Des incorporés de force, vraiment ?
Or, l’enrôlement forcé de quatre des « 13 » a été établi par un non-lieu en 1948 (voir en PJ) : le Tribunal militaire de Bordeaux a jugé que les inculpés Busch, Lohner, Grienenberger et Giedinger « ont été incorporés dans l’armée allemande postérieurement à cette ordonnance [celle d’août 1942], l’ont été malgré eux et que l’on ne saurait leur faire grief d’avoir porté les armes contre la France, alors surtout que par ordonnance du 1er octobre 1943 le Gauleiter Wagner avait rendu légales les terribles mesures déjà appliquées contre les insoumis (…) et contre leurs parents ». Il est donc établi que ces quatre-là sont des incorporés de force. Les juges ajoutent aussi « que chaque fois qu’ils ont pu échapper à l’emprise immédiate de la « discipline » allemande, ils ont sauvé des personnes qui, sans leur intervention, n’auraient pas échappé aux massacres ». Il est donc manifeste que nous sommes loin du SS fanatique assassin de femmes et d’enfants. C’est un détail important : ces quatre ne sont pas volontaires et ne sont pas des tueurs fanatiques. A la même époque, Graff, le « 13e », était lui aussi proposé pour l’amnistie. Son cas sera joint aux « 12 » et, bien qu’en prison, il est similaire aux quatre déjà vus.
Leur enrôlement de force a été également établi, en même temps que celui de huit autres Français d’Alsace par une enquête des RG de 1951 (voir en PJ). Une longue introduction explique la mise en place et le déroulement de l’incorporation forcée des Alsaciens.
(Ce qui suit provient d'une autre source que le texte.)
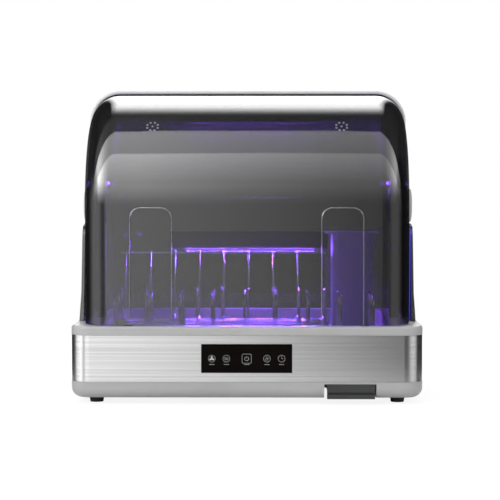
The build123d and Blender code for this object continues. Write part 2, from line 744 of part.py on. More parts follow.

Puis viennent les conclusions de l’enquête :
« La qualité d’incorporé de force de Busch est incontestable »
« Daul est incorporé de force »
« Les renseignements recueillis sur Elsaesser sont très favorables quant à son attitude au point de vue national pendant l’occupation (…) ses sentiments ayant toujours été anti-allemands ».
« L’intéressé [Giedinger] est incorporé de force »
Grienenberger : « Sa qualité d’incorporé de force a été attestée »
« Hoehlinger est incorporé de force »
Lohner : « Son incorporation de force ne fait l’objet d’aucun doute »
Niess : « Sa qualité d’incorporé de force est attestée »
« Ochs est incorporé de force »
Prestel : « Sa qualité d’incorporé de force a été attestée »
« Spaeth est incorporé de force »
« La qualité d’incorporé de force de Weber est incontestable ».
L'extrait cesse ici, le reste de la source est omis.